Le parler symbolique ne s'adresse pas à l'intelligence en premier, contrairement au discours qui ne cible qu'elle. Le parler symbolique s'adresse à la personne entière, dans toutes ses dimensions. Nous le savons bien, dès que nous essayons de raisonner sur une parabole, nous en arrivons vite à des impasses. Nous disons : on ne peut pas pousser une parabole trop loin. Mais nous ferions mieux de dire : on ne devrait pas pousser du tout une parabole. C'est en tout cas ce que nous dit la parabole du semeur. À condition que nous commencions par oublier son explication officielle qui sera donnée plus tard ! Rien ne nous oblige à prendre cette explication officielle comme 'la' bonne, ni la seule. Elle n'est pas nécessairement sans intérêt, mais je pense que si cette parabole nous est donnée comme celle qui ouvre l'accès à toutes les autres, c'est bien parce qu'elle nous parle de comment fonctionne une parabole, à savoir comme un semeur.

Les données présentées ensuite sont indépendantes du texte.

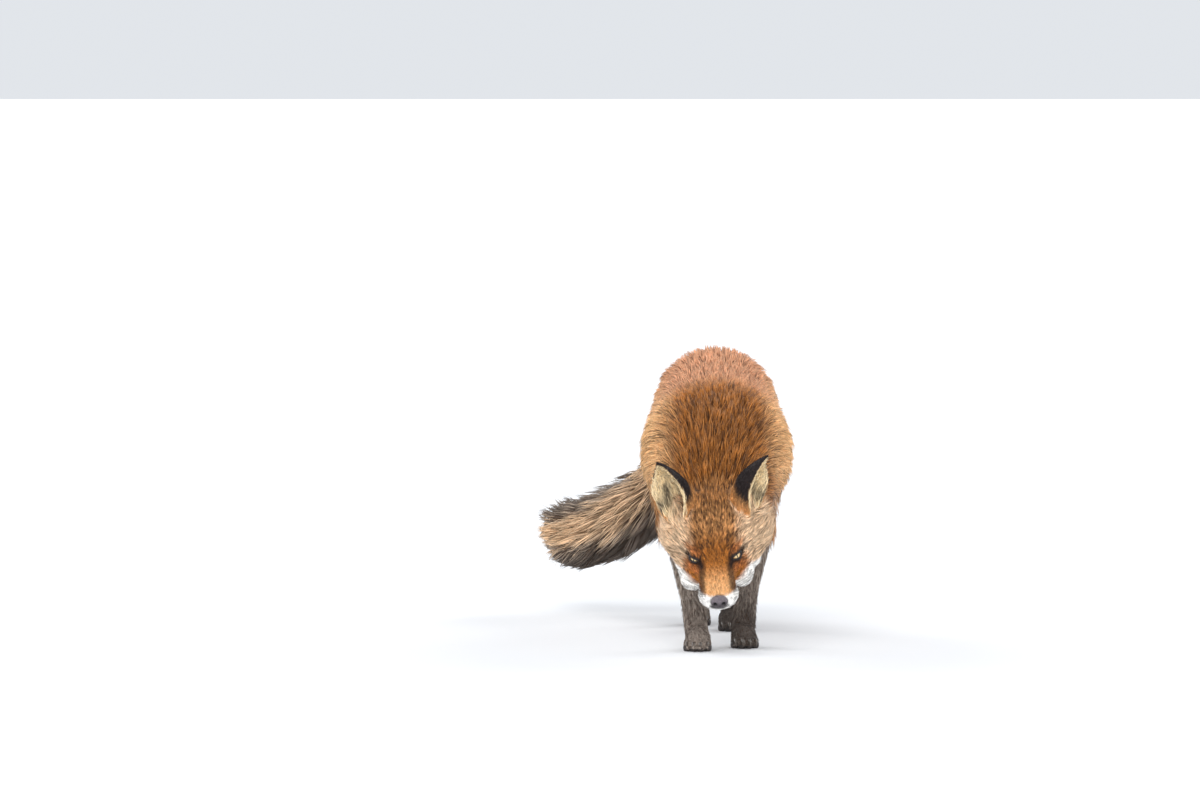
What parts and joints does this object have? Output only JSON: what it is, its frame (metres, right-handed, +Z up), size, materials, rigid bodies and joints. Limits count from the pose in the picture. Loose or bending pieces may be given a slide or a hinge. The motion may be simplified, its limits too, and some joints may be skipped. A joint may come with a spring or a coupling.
{
  "type": "red fox figure",
  "caption": "Life-size red fox in winter coat, walking slowly with its head low and its brush swung out to one side.",
  "frame": {"origin": "middle of the figure's box, at floor level under the feet", "axes": "-Y the way the fox faces, +X its left side, +Z up"},
  "size_m": [0.3214, 0.892, 0.3618],
  "materials": {
    "coat_orange": "long rust-orange fur",
    "coat_dark": "short dark brown fur",
    "coat_brush": "long tan fur with dark tips",
    "ear_black": "short black fur",
    "eye_amber": "wet amber eye",
    "nose_black": "damp black skin"
  },
  "bodies": {
    "root": {"ear_left": "ear_black", "ear_right": "ear_black", "eye_left": "eye_amber", "eye_right": "eye_amber", "foreleg_left": "coat_dark", "foreleg_right": "coat_dark", "forepaw_left": "coat_dark", "forepaw_right": "coat_dark", "head": "coat_orange", "hindleg_left": "coat_orange", "hindleg_right": "coat_orange", "hindpaw_left": "coat_dark", "hindpaw_right": "coat_dark", "hips": "coat_orange", "loins": "coat_orange", "neck": "coat_orange", "nose": "nose_black", "shoulders": "coat_orange", "tail_brush": "coat_brush", "tail_root": "coat_brush", "tail_tip": "coat_brush"}
  },
  "joints": []
}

Et la semence que sème la parabole en nous va sans doute rencontrer d'abord du terrain peu propice à sa fructification. Ce n'est pas grave ! Le semeur le sait, mais il ne s'y arrête pas, faisons comme lui : la parabole ne nous parle pas, laissons-la faire son chemin en nous, ne la forçons pas, ne la torturons pas, laissons-lui le temps, laissons-lui nous révéler son secret quand elle sera prête... Le semeur est prodigue, il aura peut-être un long chemin à parcourir, beaucoup de terres rocheuses ou de landes épineuses à couvrir, mais il ne se découragera pas, continuant de semer jusqu'à ce qu'il trouve la bonne terre, celle que nous avons tous, quelque part, en nous, prête à accueillir convenablement la semence. Ainsi fonctionne une parabole, si on la laisse agir.